▸ Task goal:
Copy the data exactly from the line that contains "cad_parts[node].hide_render = cad_parts[node].hide_viewport" through the line that contains "imported = [obj", keeping both end lines and leaving out everything else.

>>>>

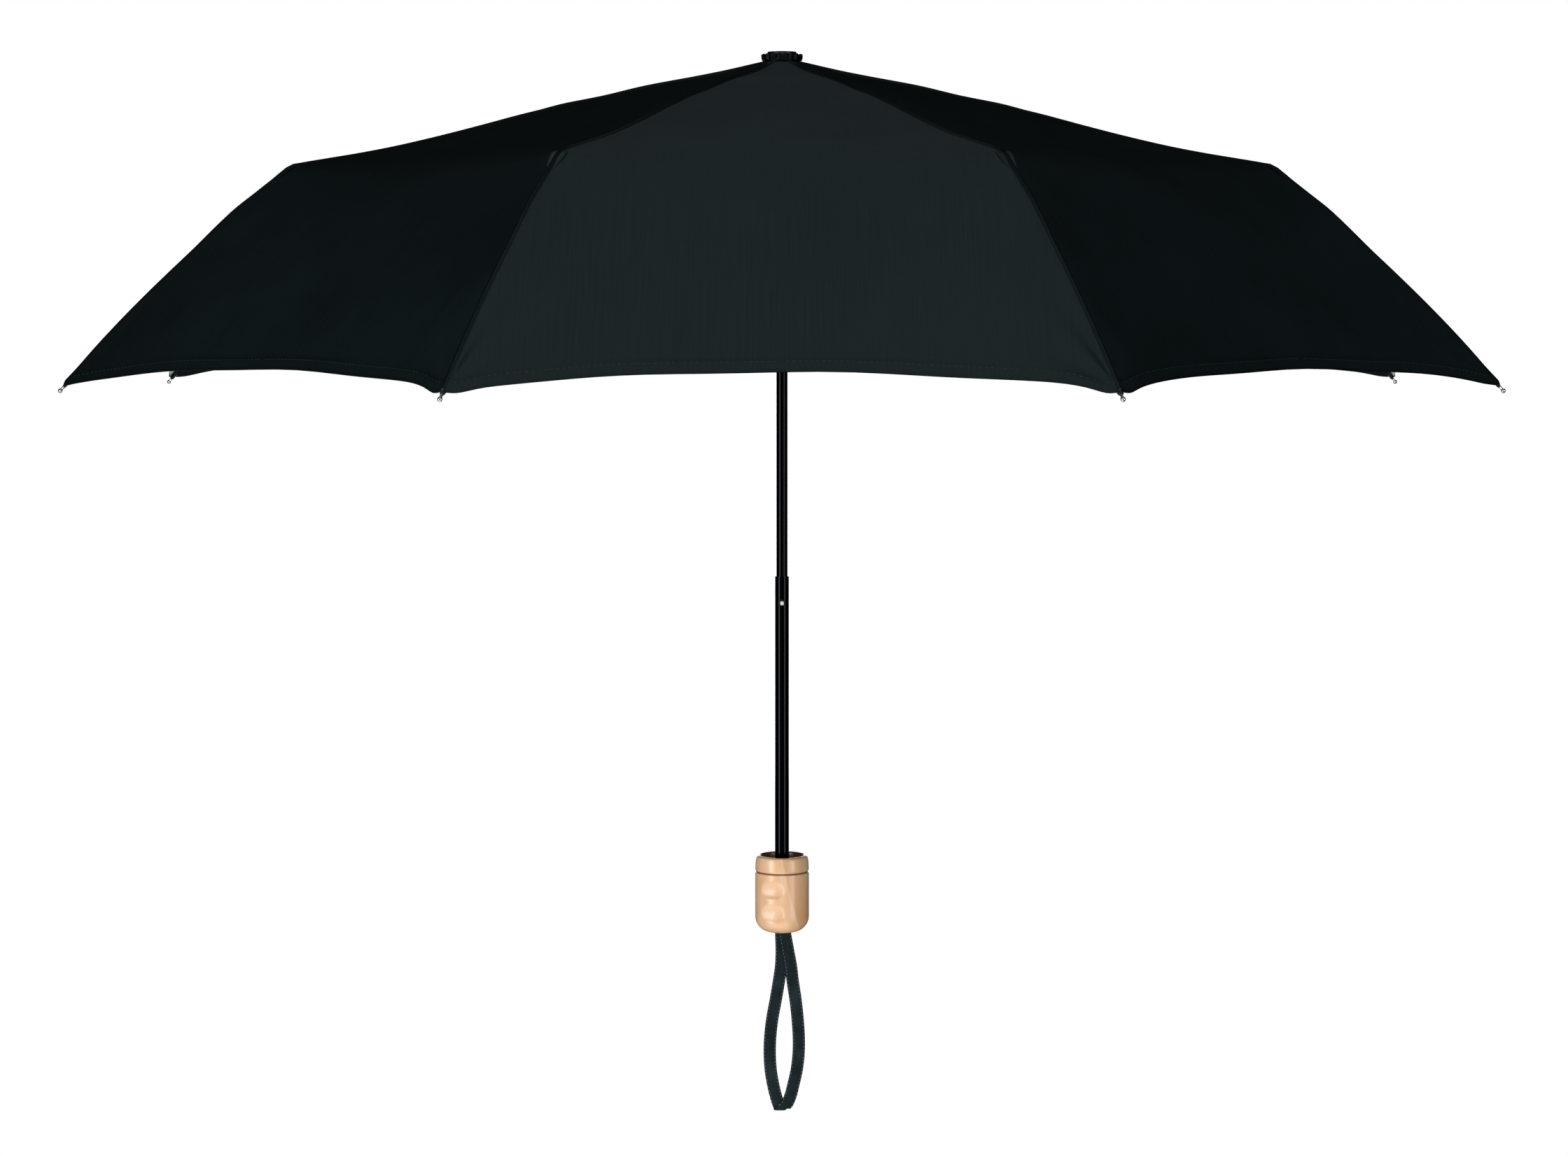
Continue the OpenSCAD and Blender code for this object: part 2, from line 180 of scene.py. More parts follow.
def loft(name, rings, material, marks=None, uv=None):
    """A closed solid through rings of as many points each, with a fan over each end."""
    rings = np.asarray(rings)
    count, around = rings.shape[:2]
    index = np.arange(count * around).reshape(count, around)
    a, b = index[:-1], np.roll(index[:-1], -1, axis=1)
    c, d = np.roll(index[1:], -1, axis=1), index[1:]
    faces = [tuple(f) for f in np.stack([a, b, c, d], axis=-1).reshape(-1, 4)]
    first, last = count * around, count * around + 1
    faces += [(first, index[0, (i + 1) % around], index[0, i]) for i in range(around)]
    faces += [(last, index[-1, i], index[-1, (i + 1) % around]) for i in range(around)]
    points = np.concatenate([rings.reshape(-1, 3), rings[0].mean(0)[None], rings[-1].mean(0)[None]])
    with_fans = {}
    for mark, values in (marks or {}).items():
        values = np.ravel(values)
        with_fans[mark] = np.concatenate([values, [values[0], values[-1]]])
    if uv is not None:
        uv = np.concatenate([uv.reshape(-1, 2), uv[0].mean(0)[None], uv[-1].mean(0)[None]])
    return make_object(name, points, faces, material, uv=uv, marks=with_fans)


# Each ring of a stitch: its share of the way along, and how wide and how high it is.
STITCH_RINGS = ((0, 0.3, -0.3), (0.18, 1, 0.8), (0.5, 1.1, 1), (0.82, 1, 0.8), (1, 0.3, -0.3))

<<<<
>>>>

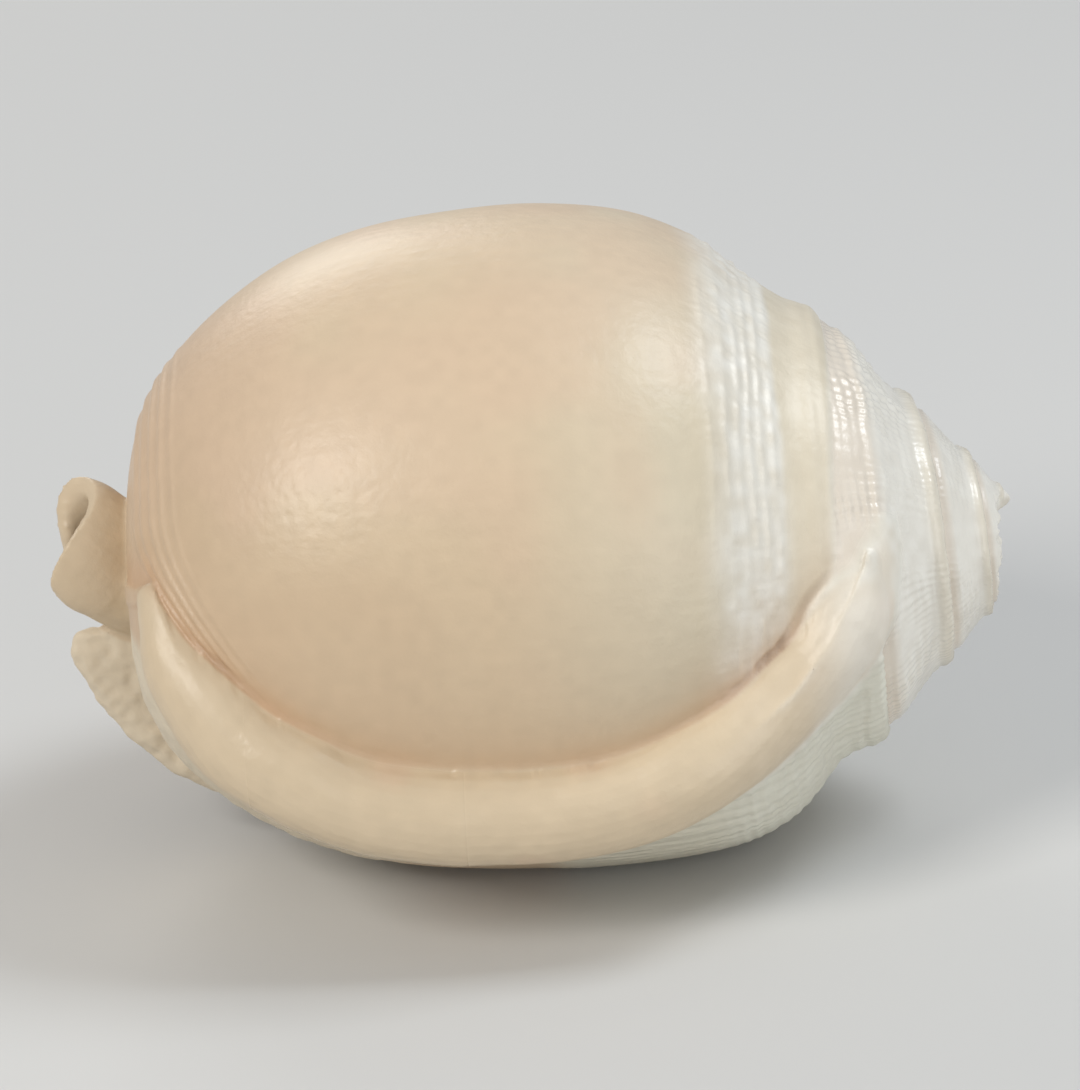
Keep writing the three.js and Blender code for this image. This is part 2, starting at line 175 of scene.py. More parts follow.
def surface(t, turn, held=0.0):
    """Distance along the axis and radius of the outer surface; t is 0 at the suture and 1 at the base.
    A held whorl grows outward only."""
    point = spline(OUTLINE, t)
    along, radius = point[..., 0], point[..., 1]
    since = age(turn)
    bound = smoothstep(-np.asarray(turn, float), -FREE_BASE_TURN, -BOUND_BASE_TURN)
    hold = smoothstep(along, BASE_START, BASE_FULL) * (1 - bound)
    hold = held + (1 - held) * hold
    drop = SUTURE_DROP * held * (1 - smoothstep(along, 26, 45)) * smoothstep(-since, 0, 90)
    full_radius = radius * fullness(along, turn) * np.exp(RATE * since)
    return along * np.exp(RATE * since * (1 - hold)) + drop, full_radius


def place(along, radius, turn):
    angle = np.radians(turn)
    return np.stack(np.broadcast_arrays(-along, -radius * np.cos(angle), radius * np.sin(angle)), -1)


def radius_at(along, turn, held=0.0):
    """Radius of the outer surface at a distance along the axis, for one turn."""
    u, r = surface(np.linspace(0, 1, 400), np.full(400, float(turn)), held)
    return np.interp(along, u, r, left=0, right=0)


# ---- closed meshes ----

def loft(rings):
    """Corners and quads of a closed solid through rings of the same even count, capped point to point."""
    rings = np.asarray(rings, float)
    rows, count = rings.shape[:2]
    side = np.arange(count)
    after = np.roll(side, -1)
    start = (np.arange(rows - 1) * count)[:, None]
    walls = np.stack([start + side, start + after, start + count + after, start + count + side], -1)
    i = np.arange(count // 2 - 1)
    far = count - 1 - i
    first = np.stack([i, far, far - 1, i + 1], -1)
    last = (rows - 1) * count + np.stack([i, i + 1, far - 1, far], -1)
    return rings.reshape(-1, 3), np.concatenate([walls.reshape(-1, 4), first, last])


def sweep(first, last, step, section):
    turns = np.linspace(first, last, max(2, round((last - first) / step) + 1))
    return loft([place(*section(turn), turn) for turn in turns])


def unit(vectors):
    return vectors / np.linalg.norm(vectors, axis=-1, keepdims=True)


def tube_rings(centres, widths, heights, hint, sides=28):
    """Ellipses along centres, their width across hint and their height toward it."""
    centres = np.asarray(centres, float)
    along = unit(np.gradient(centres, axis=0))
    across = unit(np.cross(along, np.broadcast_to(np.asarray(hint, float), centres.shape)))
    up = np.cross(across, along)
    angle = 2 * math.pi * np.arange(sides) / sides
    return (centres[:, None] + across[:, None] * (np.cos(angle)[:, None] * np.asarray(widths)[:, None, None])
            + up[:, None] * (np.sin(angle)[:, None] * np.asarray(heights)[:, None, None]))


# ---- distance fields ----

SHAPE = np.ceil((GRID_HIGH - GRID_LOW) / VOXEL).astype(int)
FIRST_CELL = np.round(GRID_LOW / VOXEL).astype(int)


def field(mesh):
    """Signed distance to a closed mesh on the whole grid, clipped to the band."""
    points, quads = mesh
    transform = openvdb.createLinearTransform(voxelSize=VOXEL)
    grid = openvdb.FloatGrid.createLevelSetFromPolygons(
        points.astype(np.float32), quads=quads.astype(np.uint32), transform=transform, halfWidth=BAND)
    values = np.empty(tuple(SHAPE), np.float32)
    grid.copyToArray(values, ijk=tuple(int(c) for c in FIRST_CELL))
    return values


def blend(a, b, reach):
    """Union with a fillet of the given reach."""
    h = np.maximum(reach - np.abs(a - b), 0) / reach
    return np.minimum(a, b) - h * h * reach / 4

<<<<
>>>>

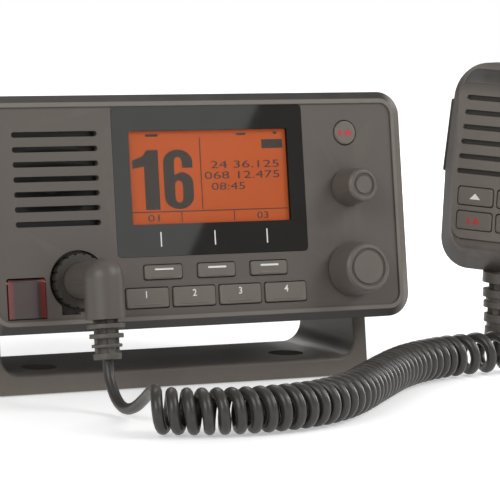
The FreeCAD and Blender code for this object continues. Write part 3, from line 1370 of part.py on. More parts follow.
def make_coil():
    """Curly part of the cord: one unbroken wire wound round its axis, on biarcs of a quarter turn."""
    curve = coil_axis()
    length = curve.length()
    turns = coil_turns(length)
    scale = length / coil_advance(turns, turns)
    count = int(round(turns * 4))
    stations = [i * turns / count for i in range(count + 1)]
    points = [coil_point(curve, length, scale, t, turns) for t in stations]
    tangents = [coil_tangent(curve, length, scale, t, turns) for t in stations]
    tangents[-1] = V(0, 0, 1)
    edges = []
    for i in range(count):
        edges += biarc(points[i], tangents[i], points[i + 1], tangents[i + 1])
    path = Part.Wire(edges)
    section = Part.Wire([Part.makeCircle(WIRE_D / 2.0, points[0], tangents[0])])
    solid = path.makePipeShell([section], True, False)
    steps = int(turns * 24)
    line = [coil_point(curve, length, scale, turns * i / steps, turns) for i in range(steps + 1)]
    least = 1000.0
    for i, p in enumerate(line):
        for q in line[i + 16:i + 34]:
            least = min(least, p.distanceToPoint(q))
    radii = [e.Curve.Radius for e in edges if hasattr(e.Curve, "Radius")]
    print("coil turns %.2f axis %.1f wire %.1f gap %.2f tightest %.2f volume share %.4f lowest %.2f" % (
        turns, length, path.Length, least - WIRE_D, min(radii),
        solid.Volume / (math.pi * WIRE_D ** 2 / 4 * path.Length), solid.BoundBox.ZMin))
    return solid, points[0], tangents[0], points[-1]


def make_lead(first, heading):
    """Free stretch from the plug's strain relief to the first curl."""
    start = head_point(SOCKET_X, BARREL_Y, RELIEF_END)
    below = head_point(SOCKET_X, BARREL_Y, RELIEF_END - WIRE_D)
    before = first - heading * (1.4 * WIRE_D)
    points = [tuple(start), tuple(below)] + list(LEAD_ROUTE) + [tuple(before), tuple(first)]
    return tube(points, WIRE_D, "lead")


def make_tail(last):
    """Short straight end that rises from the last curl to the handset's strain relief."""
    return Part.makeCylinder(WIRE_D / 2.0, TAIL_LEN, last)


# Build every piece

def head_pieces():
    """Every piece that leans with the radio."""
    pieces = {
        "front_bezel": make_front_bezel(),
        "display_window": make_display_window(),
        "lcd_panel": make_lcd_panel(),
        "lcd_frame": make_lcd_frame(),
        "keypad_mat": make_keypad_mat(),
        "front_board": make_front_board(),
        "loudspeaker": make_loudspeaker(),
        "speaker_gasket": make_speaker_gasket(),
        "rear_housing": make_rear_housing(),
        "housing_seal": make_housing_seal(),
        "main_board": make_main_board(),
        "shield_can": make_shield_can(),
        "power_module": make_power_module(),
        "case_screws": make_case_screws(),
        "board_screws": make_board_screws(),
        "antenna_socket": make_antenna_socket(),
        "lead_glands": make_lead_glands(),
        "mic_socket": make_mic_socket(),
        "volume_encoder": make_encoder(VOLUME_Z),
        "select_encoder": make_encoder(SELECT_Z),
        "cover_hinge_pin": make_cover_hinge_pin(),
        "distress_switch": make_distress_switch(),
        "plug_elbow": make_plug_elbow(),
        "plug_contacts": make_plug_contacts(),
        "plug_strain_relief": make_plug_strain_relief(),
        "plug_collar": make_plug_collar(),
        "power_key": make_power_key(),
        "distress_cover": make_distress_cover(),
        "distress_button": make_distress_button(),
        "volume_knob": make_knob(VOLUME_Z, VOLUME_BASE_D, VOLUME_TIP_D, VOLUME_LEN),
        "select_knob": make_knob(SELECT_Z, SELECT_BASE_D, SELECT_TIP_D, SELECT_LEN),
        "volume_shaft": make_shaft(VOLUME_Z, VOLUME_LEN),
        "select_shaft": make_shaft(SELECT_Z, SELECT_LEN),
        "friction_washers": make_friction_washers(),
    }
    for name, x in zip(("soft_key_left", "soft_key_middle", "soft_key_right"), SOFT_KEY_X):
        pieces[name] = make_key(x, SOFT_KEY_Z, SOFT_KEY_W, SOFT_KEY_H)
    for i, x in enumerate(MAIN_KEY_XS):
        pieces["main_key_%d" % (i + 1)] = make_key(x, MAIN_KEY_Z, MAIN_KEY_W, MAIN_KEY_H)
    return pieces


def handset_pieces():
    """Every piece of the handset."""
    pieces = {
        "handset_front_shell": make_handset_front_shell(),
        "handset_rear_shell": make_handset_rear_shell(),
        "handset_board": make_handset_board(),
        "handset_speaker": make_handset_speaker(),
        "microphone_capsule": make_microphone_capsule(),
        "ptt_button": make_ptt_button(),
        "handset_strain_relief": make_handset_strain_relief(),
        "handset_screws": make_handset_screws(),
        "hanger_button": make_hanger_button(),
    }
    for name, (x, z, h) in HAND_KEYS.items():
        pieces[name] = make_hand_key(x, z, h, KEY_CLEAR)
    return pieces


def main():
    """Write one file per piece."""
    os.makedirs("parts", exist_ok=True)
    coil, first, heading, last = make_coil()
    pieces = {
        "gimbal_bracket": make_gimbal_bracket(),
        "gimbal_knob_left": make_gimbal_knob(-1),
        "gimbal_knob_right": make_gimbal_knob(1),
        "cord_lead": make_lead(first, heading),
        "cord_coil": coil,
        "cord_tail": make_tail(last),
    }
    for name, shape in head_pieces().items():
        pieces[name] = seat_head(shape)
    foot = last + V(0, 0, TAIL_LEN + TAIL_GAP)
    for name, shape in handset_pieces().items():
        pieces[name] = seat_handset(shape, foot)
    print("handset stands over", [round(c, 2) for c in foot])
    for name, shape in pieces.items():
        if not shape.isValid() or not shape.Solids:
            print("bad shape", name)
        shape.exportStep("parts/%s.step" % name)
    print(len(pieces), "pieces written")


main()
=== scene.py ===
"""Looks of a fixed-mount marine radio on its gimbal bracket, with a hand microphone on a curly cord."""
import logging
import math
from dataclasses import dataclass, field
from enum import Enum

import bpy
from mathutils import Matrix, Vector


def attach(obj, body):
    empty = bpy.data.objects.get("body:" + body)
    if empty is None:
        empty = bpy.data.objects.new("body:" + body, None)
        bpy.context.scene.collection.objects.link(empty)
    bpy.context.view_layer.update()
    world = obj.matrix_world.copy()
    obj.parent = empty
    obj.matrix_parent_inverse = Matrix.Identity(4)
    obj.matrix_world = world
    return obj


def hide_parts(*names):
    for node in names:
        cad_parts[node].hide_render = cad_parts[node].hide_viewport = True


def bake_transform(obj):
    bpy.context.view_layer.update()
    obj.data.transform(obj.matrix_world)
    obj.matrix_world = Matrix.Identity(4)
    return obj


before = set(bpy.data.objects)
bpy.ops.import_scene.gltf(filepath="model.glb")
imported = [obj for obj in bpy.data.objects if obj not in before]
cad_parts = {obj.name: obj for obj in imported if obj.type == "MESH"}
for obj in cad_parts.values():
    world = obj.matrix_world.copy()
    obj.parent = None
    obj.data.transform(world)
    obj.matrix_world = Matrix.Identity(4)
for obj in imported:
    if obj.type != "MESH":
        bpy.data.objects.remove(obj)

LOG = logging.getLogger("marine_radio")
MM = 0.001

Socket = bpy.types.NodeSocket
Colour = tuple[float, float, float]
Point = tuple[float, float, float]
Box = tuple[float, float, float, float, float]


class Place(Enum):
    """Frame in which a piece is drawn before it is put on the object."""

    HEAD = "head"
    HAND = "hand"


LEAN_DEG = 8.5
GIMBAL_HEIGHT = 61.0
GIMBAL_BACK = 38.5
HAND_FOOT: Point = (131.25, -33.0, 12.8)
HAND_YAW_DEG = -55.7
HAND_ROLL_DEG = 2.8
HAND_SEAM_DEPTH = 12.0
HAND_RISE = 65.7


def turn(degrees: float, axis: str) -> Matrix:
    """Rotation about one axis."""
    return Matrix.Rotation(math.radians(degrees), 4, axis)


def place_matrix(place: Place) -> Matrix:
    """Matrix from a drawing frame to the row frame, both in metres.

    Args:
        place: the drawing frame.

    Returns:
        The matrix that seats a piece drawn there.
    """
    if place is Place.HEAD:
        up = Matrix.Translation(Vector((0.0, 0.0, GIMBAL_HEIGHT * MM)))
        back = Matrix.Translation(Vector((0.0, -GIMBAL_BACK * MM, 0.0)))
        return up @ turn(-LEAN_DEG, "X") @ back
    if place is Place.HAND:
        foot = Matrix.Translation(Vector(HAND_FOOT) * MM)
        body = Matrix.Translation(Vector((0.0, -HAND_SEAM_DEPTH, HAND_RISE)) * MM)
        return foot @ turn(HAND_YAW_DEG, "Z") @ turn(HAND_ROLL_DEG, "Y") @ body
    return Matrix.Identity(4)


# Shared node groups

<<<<

▸ Output for this exercise:
        cad_parts[node].hide_render = cad_parts[node].hide_viewport = True


def bake_transform(obj):
    bpy.context.view_layer.update()
    obj.data.transform(obj.matrix_world)
    obj.matrix_world = Matrix.Identity(4)
    return obj


before = set(bpy.data.objects)
bpy.ops.import_scene.gltf(filepath="model.glb")
imported = [obj for obj in bpy.data.objects if obj not in before]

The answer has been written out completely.